I don't know anything about PPC, but a 40 shot set seems like a LOT when shooting for bullseye. Have you tried something on the order of 12 shot sets with a few minutes for break between sets?

June 2, 2006, 10:05 PM
Anymore comments, advice or opinions?

June 3, 2006, 02:33 AM
Did your "group" open up after the first 50rds or so? It may be that you just plain got tired/shaky after a little bit. Don't spend a lot of time with the gun raised...or looking downrange for that matter. Don't feel you always have to fire a full cylander at once either. Relax between strings, look at close-up things, and focus on your target (actually your front sight post w/ good sight picture) only when the gun is raised and you are preparing to fire. This will cut down on arm & eye fatigue.

That's just a few thoughts off the top of my head...

Master Blaster
June 3, 2006, 10:10 AM
Wow Joe Hartley,Thats really incredible shooting double action. I realize a PPC target is bigger than a Bullseye target.

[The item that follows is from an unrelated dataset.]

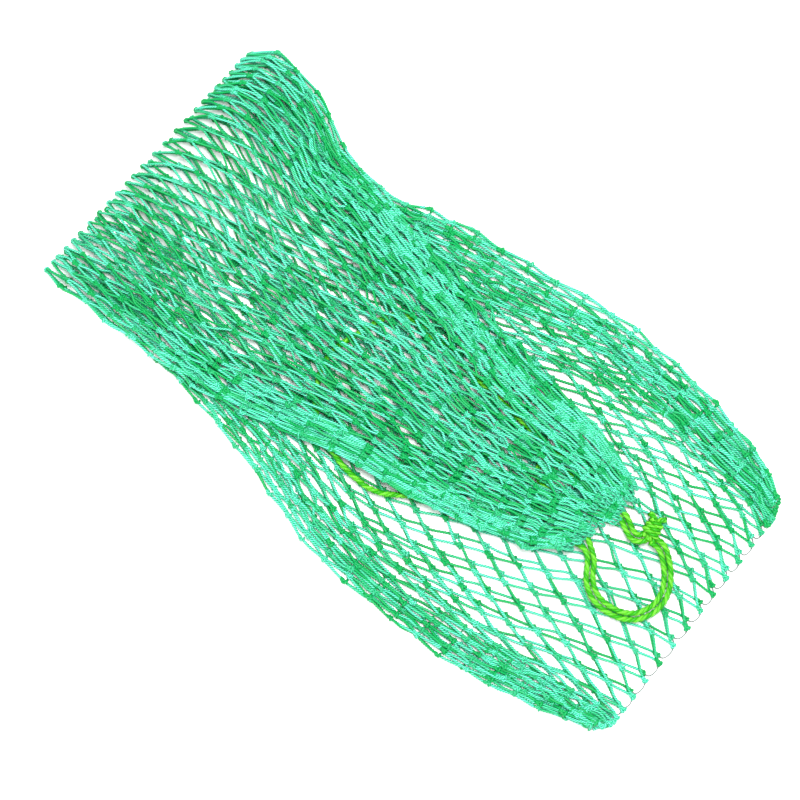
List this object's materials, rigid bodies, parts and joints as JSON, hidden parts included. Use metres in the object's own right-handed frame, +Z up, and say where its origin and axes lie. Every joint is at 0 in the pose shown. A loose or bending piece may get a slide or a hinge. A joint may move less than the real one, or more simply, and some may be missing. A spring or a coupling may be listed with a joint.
{
  "type": "drawstring net bag",
  "caption": "Knotted green twine net bag for fish, laid flat and folded once, with a gathered mouth and a knotted lime drawcord.",
  "frame": {"origin": "on the ground, under the middle of the bag as it lies", "axes": "+X from the fold to the closed bottom end, +Y across the bag, +Z up"},
  "size_m": [0.2917, 0.1536, 0.0156],
  "materials": {
    "netting_twine": "twisted polyethylene twine, slightly glossy",
    "bunched_twine": "the same twine, bunched close and so darker",
    "drawcord_twist": "three-strand twisted cord, slightly glossy"
  },
  "bodies": {
    "bag_base": {"base_underside_netting": "netting_twine", "base_topside_netting": "netting_twine", "base_front_edge_roll": "bunched_twine", "base_rear_edge_roll": "bunched_twine", "bottom_closing_row": "bunched_twine", "bottom_front_corner_bunch": "bunched_twine", "bottom_rear_corner_bunch": "bunched_twine", "fold_lower_half": "netting_twine"},
    "bag_flap": {"fold_upper_half": "netting_twine", "flap_underside_netting": "netting_twine", "flap_topside_netting": "netting_twine", "flap_front_edge_roll": "bunched_twine", "flap_rear_edge_roll": "bunched_twine", "mouth_gather": "bunched_twine"},
    "drawcord": {"drawcord_short_turn": "drawcord_twist", "drawcord_long_turn": "drawcord_twist", "drawcord_knot": "drawcord_twist"}
  },
  "joints": [
    {"name": "flap_unfold", "type": "hinge", "parent": "bag_base", "child": "bag_flap", "pos_m": [-0.1406, 0.001, 0.0078], "axis": [-0.0849, -0.9964, 0], "range_deg": [0, 180]},
    {"name": "drawcord_pull", "type": "slide", "parent": "bag_flap", "child": "drawcord", "axis": [1, 0, 0], "range_m": [0, 0.025]}
  ]
}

You could be in the top 10 at Camp Perry if you can consistently shoot like that with a double action revolver.

Can you do it for 100 shots? Move back 5 yards and use a 1911, are you in the 10 ring everytime???

You do shoot competitively right.

Some of the Bullseye guys at my club that are NRA high Masters can shoot like that at 25 yards with a 1911, but they need red dot sights on their guns to do it.

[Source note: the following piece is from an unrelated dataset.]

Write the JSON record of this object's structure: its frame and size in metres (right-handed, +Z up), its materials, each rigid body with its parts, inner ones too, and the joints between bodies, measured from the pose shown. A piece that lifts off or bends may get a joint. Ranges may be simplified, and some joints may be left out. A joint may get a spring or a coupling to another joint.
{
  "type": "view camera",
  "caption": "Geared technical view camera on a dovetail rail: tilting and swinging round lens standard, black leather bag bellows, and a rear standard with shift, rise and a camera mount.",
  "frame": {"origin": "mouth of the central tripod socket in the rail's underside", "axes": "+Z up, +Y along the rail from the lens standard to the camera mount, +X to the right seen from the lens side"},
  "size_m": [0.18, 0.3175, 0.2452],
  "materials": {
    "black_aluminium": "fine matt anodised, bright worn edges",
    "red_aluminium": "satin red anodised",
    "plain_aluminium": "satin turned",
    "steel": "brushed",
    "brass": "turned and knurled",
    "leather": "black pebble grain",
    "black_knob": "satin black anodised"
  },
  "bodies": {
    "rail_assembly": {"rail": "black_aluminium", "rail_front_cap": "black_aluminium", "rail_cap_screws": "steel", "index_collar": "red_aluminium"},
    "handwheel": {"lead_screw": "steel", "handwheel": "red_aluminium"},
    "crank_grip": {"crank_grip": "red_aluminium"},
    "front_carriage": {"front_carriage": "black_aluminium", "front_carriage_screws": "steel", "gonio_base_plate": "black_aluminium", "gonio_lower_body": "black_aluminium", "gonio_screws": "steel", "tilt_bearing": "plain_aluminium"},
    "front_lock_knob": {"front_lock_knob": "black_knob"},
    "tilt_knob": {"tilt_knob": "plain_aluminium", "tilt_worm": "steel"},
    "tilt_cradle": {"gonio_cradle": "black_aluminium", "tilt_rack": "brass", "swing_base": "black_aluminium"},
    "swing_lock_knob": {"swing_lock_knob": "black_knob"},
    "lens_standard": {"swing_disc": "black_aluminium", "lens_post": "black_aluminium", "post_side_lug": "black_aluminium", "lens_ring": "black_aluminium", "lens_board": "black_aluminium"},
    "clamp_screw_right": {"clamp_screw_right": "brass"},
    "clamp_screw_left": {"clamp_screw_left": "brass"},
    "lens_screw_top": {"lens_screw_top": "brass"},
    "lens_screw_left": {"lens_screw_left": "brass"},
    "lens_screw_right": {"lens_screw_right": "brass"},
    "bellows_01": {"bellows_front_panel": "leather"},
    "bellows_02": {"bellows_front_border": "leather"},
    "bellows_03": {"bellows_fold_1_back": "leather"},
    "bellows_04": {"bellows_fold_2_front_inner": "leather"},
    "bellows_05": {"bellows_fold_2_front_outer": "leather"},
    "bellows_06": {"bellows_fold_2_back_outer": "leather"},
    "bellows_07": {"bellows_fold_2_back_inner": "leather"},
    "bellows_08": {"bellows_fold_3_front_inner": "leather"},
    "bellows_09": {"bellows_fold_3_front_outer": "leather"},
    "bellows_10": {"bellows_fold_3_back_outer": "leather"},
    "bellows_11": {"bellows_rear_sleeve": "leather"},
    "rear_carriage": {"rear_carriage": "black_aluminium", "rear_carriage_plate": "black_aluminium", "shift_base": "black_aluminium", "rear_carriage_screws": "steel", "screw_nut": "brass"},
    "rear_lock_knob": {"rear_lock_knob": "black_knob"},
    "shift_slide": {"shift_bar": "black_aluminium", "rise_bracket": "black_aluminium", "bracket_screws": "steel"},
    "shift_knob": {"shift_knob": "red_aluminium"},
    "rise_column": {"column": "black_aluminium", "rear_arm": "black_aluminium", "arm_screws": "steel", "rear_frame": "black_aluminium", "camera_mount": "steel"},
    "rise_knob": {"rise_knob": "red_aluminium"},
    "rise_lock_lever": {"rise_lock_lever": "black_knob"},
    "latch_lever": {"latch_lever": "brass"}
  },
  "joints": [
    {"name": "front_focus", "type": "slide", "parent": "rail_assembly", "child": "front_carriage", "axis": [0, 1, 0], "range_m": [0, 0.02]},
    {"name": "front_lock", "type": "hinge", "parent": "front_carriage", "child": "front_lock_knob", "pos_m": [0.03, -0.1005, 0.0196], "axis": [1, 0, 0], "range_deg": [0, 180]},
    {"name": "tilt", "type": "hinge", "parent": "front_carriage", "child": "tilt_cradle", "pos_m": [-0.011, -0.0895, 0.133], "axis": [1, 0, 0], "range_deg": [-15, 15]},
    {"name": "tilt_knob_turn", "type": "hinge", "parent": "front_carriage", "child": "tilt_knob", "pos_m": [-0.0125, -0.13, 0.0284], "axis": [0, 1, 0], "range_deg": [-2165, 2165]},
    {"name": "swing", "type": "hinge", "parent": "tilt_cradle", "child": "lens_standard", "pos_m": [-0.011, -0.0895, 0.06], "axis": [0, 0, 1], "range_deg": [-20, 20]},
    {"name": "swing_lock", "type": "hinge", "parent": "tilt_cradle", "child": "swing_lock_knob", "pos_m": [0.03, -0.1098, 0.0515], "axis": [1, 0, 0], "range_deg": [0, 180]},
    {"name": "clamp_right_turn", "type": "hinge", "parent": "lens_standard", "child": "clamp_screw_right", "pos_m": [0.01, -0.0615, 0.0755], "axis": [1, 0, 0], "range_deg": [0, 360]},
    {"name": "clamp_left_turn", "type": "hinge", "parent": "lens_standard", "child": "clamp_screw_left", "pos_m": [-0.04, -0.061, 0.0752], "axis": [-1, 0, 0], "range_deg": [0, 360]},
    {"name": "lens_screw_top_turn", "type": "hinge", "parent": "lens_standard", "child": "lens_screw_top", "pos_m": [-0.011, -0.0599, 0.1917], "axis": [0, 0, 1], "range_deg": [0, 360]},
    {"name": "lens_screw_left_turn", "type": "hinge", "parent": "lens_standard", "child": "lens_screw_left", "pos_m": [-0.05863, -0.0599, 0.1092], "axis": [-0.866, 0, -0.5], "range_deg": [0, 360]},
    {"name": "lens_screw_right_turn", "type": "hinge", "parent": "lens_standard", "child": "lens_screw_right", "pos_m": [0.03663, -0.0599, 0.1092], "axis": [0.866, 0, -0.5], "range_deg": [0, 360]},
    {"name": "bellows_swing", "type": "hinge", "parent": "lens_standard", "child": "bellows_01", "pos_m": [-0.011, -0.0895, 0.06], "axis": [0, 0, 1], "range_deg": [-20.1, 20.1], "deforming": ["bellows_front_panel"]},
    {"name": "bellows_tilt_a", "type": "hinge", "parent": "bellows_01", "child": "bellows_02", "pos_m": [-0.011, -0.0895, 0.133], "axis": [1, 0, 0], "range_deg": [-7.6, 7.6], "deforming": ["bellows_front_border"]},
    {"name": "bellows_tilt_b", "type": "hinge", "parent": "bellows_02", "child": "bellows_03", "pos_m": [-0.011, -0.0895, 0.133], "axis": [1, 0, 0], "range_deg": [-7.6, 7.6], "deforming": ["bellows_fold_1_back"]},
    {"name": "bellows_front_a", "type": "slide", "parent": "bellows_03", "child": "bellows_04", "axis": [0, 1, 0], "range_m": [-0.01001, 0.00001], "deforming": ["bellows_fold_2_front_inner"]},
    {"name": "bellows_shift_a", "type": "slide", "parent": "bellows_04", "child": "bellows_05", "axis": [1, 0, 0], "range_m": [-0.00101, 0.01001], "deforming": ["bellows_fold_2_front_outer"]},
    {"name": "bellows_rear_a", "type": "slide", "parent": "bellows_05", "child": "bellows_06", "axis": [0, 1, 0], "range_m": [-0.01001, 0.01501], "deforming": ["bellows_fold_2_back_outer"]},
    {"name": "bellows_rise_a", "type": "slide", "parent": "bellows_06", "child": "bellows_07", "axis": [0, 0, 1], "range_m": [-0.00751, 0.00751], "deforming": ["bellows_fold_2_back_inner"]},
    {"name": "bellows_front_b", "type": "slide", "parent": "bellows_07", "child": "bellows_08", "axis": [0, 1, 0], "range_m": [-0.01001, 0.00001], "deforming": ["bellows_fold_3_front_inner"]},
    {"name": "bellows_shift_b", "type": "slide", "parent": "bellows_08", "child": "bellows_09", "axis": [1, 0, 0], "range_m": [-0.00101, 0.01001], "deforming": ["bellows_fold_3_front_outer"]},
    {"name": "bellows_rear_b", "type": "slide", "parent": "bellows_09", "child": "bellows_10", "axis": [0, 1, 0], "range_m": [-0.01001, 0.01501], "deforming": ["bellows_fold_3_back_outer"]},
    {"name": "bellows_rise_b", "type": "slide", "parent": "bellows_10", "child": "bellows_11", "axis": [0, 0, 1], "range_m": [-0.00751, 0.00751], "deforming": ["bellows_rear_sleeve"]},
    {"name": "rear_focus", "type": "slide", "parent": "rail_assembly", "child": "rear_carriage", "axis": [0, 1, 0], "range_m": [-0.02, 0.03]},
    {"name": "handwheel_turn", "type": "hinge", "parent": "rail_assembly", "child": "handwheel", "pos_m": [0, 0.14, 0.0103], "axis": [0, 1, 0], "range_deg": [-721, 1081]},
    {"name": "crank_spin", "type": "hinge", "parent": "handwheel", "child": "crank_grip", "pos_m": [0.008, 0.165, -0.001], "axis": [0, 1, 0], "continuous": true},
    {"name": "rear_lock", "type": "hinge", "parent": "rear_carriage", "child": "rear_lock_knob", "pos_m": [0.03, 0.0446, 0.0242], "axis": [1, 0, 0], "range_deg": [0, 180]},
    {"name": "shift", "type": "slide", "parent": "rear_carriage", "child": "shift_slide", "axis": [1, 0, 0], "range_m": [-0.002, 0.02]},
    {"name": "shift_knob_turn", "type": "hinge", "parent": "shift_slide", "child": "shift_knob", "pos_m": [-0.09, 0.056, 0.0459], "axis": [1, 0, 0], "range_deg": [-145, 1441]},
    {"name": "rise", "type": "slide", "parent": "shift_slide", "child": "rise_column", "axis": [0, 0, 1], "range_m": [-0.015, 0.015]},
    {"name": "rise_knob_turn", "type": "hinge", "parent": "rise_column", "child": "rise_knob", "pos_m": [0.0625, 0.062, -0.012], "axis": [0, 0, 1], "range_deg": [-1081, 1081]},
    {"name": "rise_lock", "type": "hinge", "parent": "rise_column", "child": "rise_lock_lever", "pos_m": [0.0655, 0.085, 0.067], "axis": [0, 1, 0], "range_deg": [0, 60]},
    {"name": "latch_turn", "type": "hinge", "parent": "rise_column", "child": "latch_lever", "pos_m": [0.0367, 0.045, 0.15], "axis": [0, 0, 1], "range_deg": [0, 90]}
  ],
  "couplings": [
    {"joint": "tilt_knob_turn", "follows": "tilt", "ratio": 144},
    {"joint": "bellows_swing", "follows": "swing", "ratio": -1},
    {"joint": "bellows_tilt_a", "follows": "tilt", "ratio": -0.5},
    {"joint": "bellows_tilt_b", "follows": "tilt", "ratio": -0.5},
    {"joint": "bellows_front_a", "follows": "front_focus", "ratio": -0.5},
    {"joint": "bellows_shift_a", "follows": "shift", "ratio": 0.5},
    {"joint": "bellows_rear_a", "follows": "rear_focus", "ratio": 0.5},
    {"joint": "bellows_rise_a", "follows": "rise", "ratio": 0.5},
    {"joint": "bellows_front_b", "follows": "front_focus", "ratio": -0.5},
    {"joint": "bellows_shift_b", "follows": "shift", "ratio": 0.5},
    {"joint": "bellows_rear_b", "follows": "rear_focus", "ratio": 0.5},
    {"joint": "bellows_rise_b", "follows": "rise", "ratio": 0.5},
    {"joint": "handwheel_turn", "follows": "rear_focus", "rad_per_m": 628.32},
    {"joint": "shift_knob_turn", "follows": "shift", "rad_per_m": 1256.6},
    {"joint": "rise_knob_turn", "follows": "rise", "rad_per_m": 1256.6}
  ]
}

A red dot and a 1911 and you could give Gnny Sgt Zinns a run in the final round.

June 3, 2006, 05:36 PM
Can you do it for 100 shots?

Yes. My normal range session is 300 rounds. Generally about 10 shots will be out of the "black", IF I keep my concentration.

Move back 5 yards and use a 1911, are you in the 10 ring everytime???


Only with a red dot. My eyes gave up on alowing me to to be a 10 ring shooter long ago.

You do shoot competitively right.

No. Travel time to matches and non-wheelchair accessable ranges makes it just too dufficult.

June 4, 2006, 12:32 PM
Nice shooting Joe.

June 13, 2006, 07:13 AM
I went for another training session today and managed to record another 40 shot grouping that's possibly worth analyzing. As usual, I shot a standard precision pistol target at 25 meters offhand without any supports using a model 67 S&W revolver.

Good points:
Less rounds straying off the black zone (7-ring or better). 1 round this time vs 6 rounds the last time.
Bad Points:
Less rounds in the 10-ring. 6 this time vs 8 last time.

Any critique or advice?

June 13, 2006, 07:49 PM
Difficult to say from only 2 pieces of data (targets). It would be better to compare mean scores between sets of 10-20 or so targets with your 2 styles being the only thing that seperated the groups. That said, keeping more in the black means more to me than a few more/less 10-rings. That's still good shooting from an honest 25 yds.